Foi o maior evento tecnológico do Hemisfério Sul naquele ano. Com um avançado método de gerenciamento de pesquisas que desenvolvi e denominei Sistema Matricial Dinâmico de Gerenciamento de Pesquisas, o aumento do número de equipes e o auxílio da comunidade científica brasileira, o País atingiu a maturidade na tecnologia nuclear. O Brasil detém grandes reservas de urânio, que é visto como mineral estratégico por todas as grandes potências.

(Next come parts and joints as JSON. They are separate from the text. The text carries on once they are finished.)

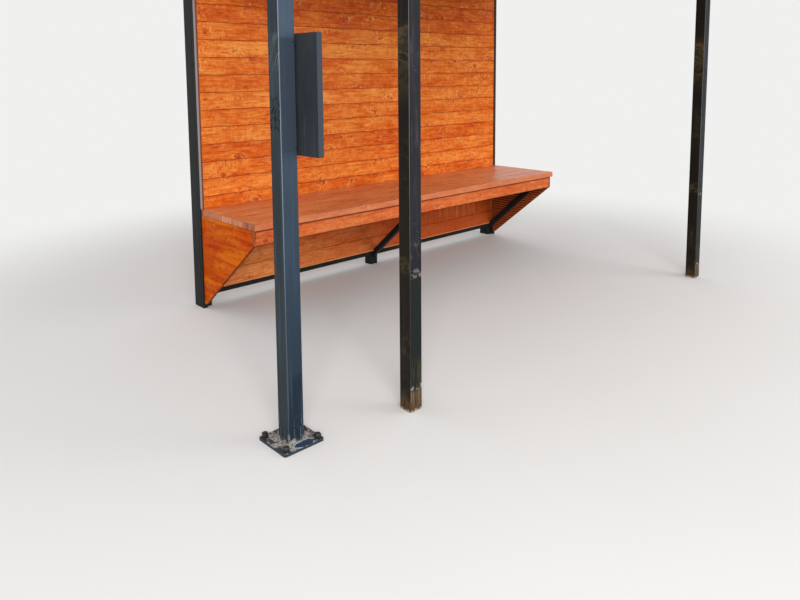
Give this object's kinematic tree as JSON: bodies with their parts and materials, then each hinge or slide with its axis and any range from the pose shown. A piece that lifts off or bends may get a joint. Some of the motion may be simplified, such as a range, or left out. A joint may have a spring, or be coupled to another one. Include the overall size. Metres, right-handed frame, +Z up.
{
  "type": "bus shelter",
  "caption": "Open-fronted steel frame shelter with a boarded back wall, a deep timber bench, a sloping sheet roof and a separate stop post with a flat timetable case.",
  "frame": {"origin": "bottom centre of the bounding box, on the ground under the posts", "axes": "+X along the back wall to the right of someone who faces the wall, +Y from the open front to the back wall, +Z up"},
  "size_m": [3.6894, 2.1874, 2.4728],
  "materials": {
    "frame_steel": "satin dark grey-black paint, scratched, with rust and cement at the feet",
    "roof_steel": "matt dark grey coated sheet",
    "trim_steel": "satin dark grey coated sheet",
    "wall_wood": "glossy orange-brown wood stain over knotty softwood boards",
    "seat_wood": "worn orange-brown wood stain over knotty softwood planks",
    "stop_steel": "satin blue-grey paint with pale smears",
    "stop_cap": "matt black",
    "case_metal": "satin blue-grey paint",
    "window": "clear",
    "case_panel": "matt pale board"
  },
  "bodies": {
    "root": {"post_front_left": "frame_steel", "post_front_right": "frame_steel", "post_back_left": "frame_steel", "post_back_middle": "frame_steel", "post_back_right": "frame_steel", "roof_beam_front": "frame_steel", "roof_beam_back": "frame_steel", "roof_beam_left": "frame_steel", "roof_beam_middle": "frame_steel", "roof_beam_right": "frame_steel", "purlin_left_1": "frame_steel", "purlin_left_2": "frame_steel", "purlin_right_1": "frame_steel", "purlin_right_2": "frame_steel", "roof_sheet": "roof_steel", "roof_trim_front": "trim_steel", "roof_trim_left": "trim_steel", "roof_trim_right": "trim_steel", "wall_rail_left": "frame_steel", "wall_rail_right": "frame_steel", "wall_edge_left": "frame_steel", "wall_edge_right": "frame_steel", "wall_boards_lower": "wall_wood", "wall_boards_upper": "wall_wood", "bench_arm_left": "frame_steel", "bench_arm_middle": "frame_steel", "bench_arm_right": "frame_steel", "bench_brace_left": "frame_steel", "bench_brace_middle": "frame_steel", "bench_brace_right": "frame_steel", "seat_plank_1": "seat_wood", "seat_plank_2": "seat_wood", "seat_plank_3": "seat_wood", "seat_plank_4": "seat_wood", "seat_plank_5": "seat_wood", "bench_fascia": "seat_wood", "bench_end_left": "seat_wood", "bench_end_right": "seat_wood", "stop_post": "stop_steel", "stop_base_plate": "stop_steel", "stop_cap": "stop_cap", "timetable_case": "case_metal", "case_window": "window", "case_panel": "case_panel", "case_bracket_upper": "case_metal", "case_bracket_lower": "case_metal"}
  },
  "joints": []
}
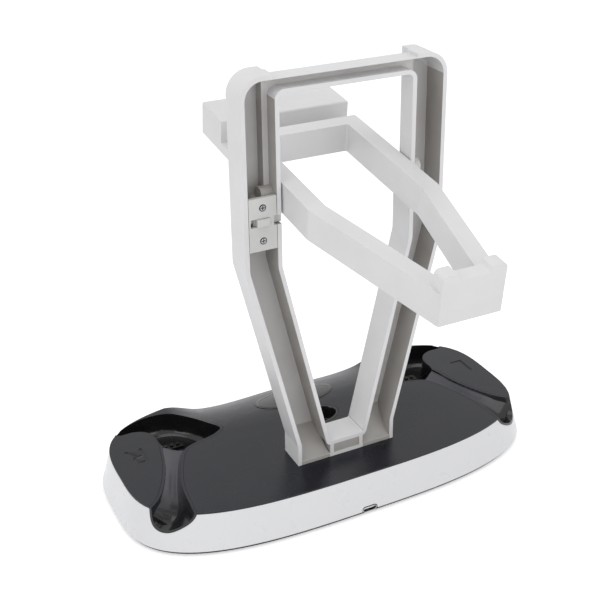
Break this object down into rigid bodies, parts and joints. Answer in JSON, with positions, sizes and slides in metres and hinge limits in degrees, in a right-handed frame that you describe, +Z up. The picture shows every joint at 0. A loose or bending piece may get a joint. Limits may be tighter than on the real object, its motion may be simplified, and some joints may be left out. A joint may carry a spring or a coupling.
{
  "type": "vr controller charging station",
  "caption": "Charging station for hand controllers: an oval base with side cradles, an upright channel frame, and a latched ring arm that folds flat into the frame to hold a headset.",
  "frame": {"origin": "on the floor under the middle of the whole product's box, feet resting at Z = 0", "axes": "+X along the base's length, from the latch's column to the other; +Y to the front, away from the power inlet; +Z up"},
  "size_m": [0.2636, 0.2264, 0.2608],
  "materials": {
    "pale_plastic": "fine satin moulded texture, pale warm grey",
    "shell_plastic": "smooth semi-gloss, cool white",
    "cover_plastic": "fine satin black",
    "liner_plastic": "polished piano black",
    "plate_plastic": "fine matt dark grey",
    "badge_plastic": "polished black, plain",
    "latch_plastic": "fine satin light grey",
    "foot_rubber": "matt",
    "steel": "bright zinc plated",
    "contact_metal": "gold plated pins",
    "board_laminate": "green solder mask"
  },
  "bodies": {
    "stand": {"foot_pads": "foot_rubber", "base_plate": "plate_plastic", "base_screws": "steel", "upright_screws": "steel", "skirt": "shell_plastic", "top_cover": "cover_plastic", "side_cover_right": "cover_plastic", "side_cover_left": "cover_plastic", "cradle_right": "liner_plastic", "cradle_left": "liner_plastic", "contacts_right": "contact_metal", "contacts_left": "contact_metal", "charging_board": "board_laminate", "inlet_socket": "steel", "oval_badge": "badge_plastic", "port_well": "liner_plastic", "upright_frame": "pale_plastic", "hinge_pin_right": "steel", "hinge_pin_left": "steel", "latch_cover": "latch_plastic", "latch_spring": "steel", "latch_screws": "steel"},
    "arm": {"swing_arm": "pale_plastic"},
    "latch": {"latch_slider": "latch_plastic"}
  },
  "joints": [
    {"name": "arm_fold", "type": "hinge", "parent": "stand", "child": "arm", "pos_m": [0, 0.01671, 0.1951], "axis": [1, 0, 0], "range_deg": [0, 83]},
    {"name": "latch_slide", "type": "slide", "parent": "stand", "child": "latch", "axis": [-1, 0, 0], "range_m": [0, 0.0032], "stiffness_N_per_m": 300, "springref_m": -0.003, "deforming": ["latch_spring"]}
  ]
}
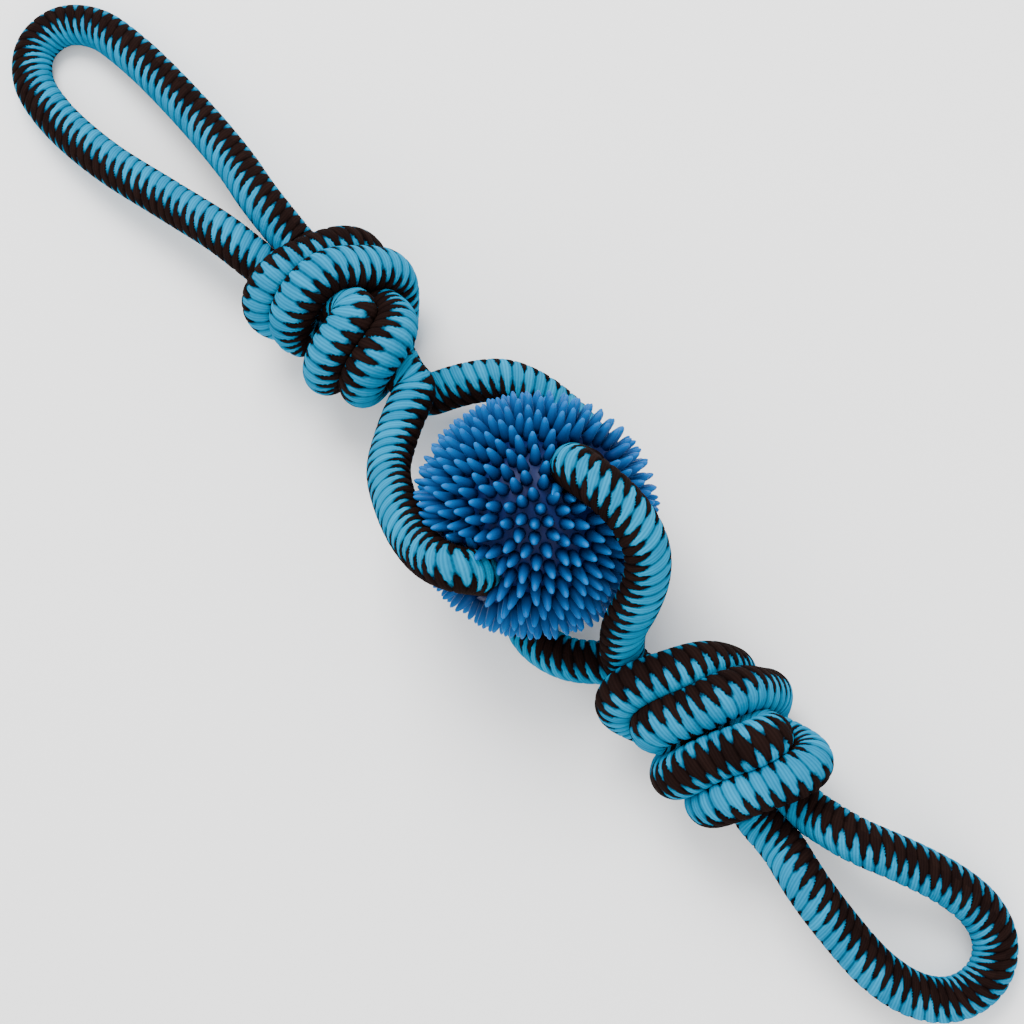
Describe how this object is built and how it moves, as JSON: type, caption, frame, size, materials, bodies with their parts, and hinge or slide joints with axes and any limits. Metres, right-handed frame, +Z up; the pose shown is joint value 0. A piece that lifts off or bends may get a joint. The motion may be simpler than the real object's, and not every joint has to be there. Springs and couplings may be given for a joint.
{
  "type": "rope tug toy",
  "caption": "Rope tug toy: a hollow spiky rubber ball threaded on a doubled rope between overhand knots, with a hand loop at each end.",
  "frame": {"origin": "on the floor under the middle of the toy's box", "axes": "+X along the toy from the long hand loop to the short one, +Z up from the floor that it lies on"},
  "size_m": [0.5021, 0.0833, 0.0914],
  "materials": {
    "ball": "soft satin blue rubber",
    "rope": "braided rope, bright blue and near-black in toothed rows"
  },
  "bodies": {
    "ball": {"spiky_ball": "ball", "lower_strand": "rope", "upper_strand": "rope"},
    "left_knot": {"left_knot_rope_1": "rope", "left_knot_rope_2": "rope"},
    "left_handle": {"left_handle_loop": "rope"},
    "right_knot": {"right_knot_rope_1": "rope", "right_knot_rope_2": "rope"},
    "right_handle": {"right_handle_loop": "rope"}
  },
  "joints": [
    {"name": "left_knot_swing", "type": "hinge", "parent": "ball", "child": "left_knot", "pos_m": [-0.03135, 0.003, 0.0238], "axis": [0, 0, 1], "range_deg": [-20, 30]},
    {"name": "left_handle_fold", "type": "hinge", "parent": "left_knot", "child": "left_handle", "pos_m": [-0.11055, 0.003, 0.0238], "axis": [0, 1, 0], "range_deg": [0, 85]},
    {"name": "right_knot_swing", "type": "hinge", "parent": "ball", "child": "right_knot", "pos_m": [0.08635, -0.014, 0.02297], "axis": [0, 0, 1], "range_deg": [-30, 30]},
    {"name": "right_handle_fold", "type": "hinge", "parent": "right_knot", "child": "right_handle", "pos_m": [0.16805, -0.014, 0.02297], "axis": [0, -1, 0], "range_deg": [0, 70]}
  ]
}
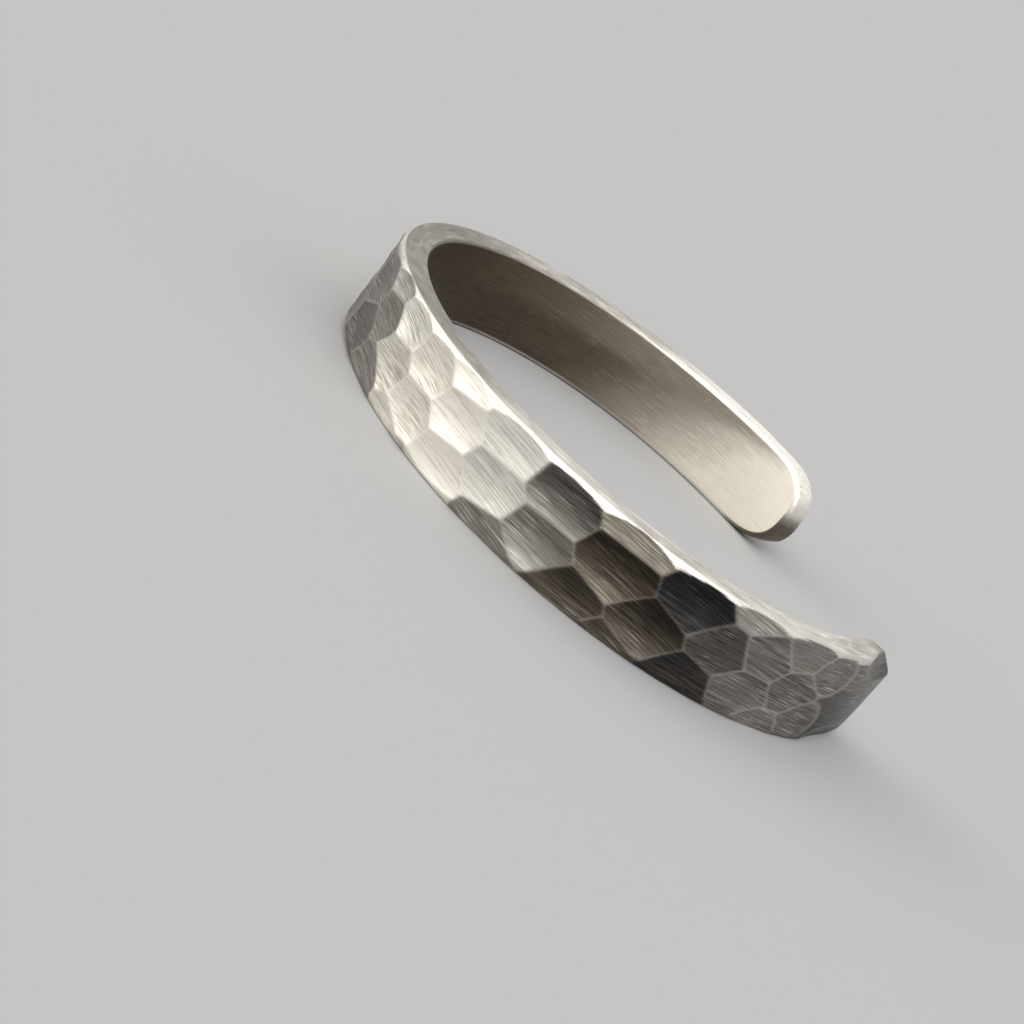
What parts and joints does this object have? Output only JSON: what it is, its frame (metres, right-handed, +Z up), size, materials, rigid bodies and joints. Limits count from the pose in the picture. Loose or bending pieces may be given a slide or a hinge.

Nada como uma equipe dedicada trabalhando em um ambiente saudável para atingir os resultados. Quando fui transferido para a reserva, em 1994, a Coordenação de Projetos Especiais da Marinha tinha um quadro de 600 engenheiros e físicos que, somados às equipes do Ipen, totalizavam uma elite de 980 engenheiros e físicos de alto nível. Isso foi muito importante para o País.